## GIVEN EXERCISE
In the data below, find every line with the string "follow" and pull it out.

## STORED RECORDS
◇ ◇ ◇

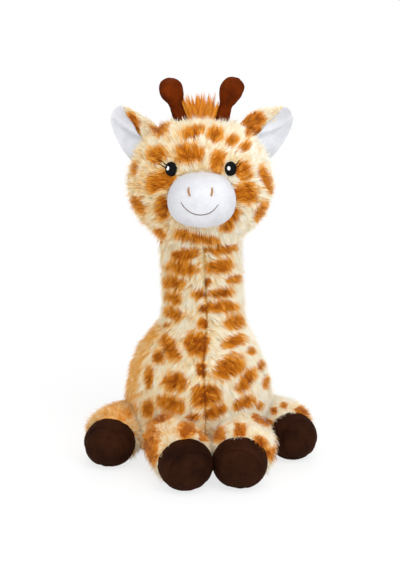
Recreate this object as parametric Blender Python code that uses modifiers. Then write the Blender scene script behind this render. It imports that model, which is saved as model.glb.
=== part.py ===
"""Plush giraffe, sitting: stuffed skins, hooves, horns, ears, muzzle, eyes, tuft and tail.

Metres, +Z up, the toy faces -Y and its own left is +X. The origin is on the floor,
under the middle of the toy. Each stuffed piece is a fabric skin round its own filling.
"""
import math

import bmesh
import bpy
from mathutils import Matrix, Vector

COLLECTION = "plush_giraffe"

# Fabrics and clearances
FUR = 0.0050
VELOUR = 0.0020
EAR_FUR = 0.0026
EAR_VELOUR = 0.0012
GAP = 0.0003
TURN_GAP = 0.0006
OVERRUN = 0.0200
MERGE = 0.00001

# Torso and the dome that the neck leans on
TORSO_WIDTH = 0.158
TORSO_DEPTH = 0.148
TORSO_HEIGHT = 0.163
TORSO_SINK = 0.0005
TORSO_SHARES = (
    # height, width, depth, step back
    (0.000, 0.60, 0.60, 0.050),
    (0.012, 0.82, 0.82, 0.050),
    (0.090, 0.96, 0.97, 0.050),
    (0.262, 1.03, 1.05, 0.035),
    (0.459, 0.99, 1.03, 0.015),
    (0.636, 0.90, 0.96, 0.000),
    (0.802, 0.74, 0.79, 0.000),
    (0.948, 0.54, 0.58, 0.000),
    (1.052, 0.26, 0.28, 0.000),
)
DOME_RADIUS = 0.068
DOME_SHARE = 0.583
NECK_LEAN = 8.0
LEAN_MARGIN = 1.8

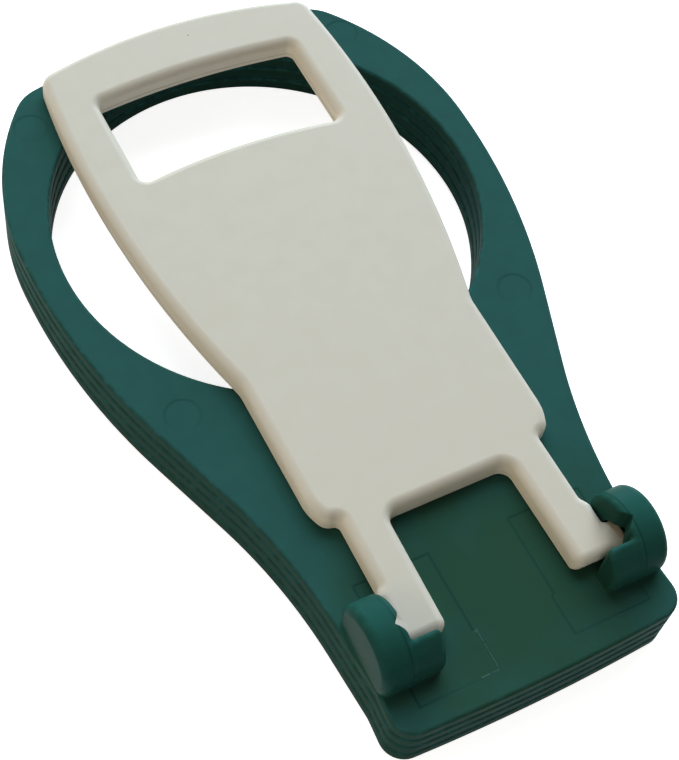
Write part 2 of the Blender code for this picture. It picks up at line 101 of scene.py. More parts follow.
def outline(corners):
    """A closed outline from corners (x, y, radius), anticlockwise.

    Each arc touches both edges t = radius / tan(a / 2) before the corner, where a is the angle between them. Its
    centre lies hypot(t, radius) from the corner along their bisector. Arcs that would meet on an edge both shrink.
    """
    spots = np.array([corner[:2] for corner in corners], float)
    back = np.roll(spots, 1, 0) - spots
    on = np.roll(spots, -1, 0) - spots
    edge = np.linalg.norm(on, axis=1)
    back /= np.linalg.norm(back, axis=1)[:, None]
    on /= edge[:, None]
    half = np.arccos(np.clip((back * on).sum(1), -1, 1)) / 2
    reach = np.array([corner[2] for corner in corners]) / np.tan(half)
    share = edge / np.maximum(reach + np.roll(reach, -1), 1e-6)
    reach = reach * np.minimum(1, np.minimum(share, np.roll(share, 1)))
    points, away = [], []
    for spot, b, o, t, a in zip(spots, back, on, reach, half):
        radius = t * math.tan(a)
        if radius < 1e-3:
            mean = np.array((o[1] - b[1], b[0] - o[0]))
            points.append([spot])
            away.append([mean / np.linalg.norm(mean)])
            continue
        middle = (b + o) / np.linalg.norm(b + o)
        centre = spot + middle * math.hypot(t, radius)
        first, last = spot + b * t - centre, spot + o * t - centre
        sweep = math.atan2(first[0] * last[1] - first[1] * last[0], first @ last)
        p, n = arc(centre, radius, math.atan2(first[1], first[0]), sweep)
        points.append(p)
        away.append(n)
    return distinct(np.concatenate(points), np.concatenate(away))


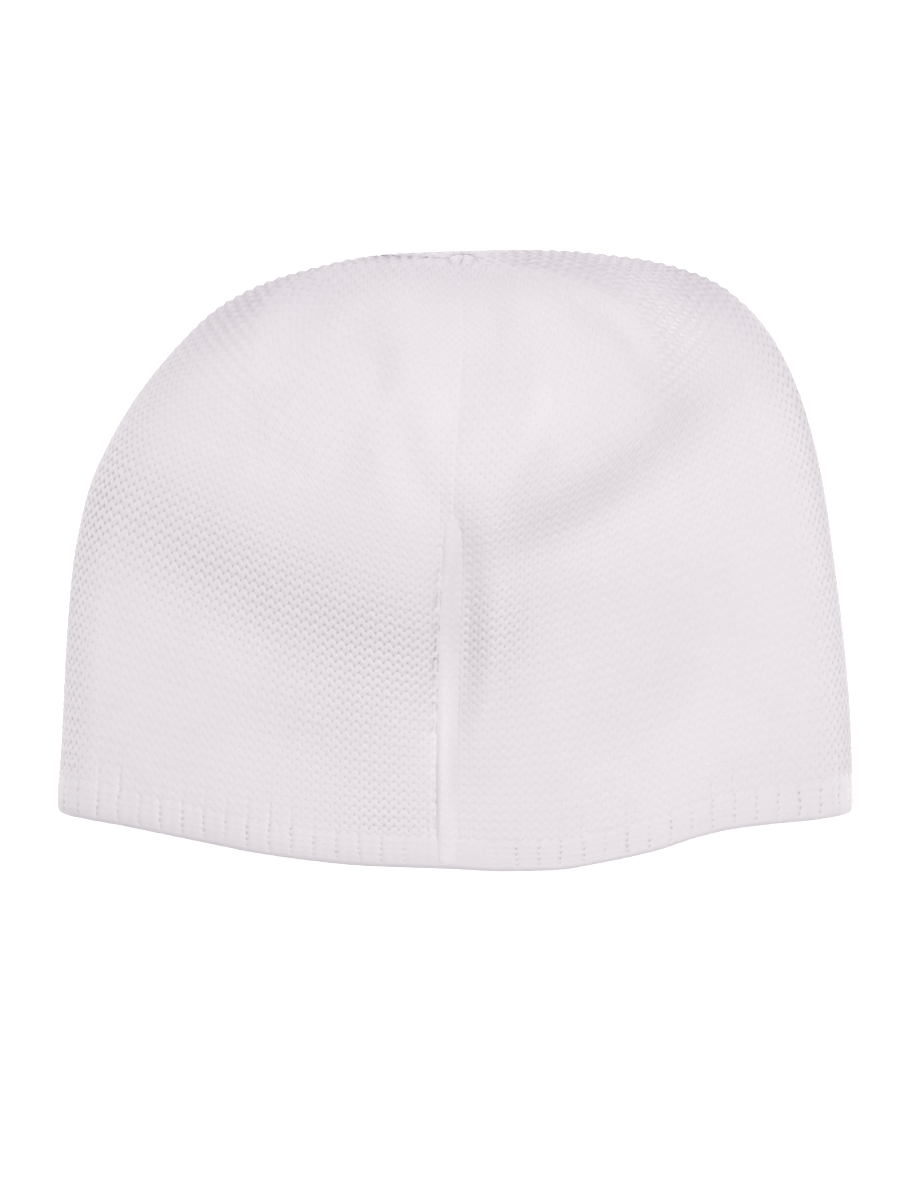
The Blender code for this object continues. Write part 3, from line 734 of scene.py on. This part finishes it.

◇ ◇ ◇

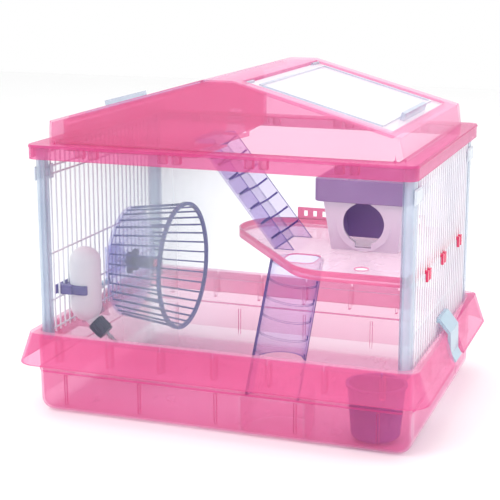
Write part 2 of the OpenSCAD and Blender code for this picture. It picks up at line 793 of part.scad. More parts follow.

◇ ◇ ◇

## TASK OUTPUT
Write part 2 of the Blender code for this picture. It picks up at line 101 of scene.py. More parts follow.
Write part 2 of the OpenSCAD and Blender code for this picture. It picks up at line 793 of part.scad. More parts follow.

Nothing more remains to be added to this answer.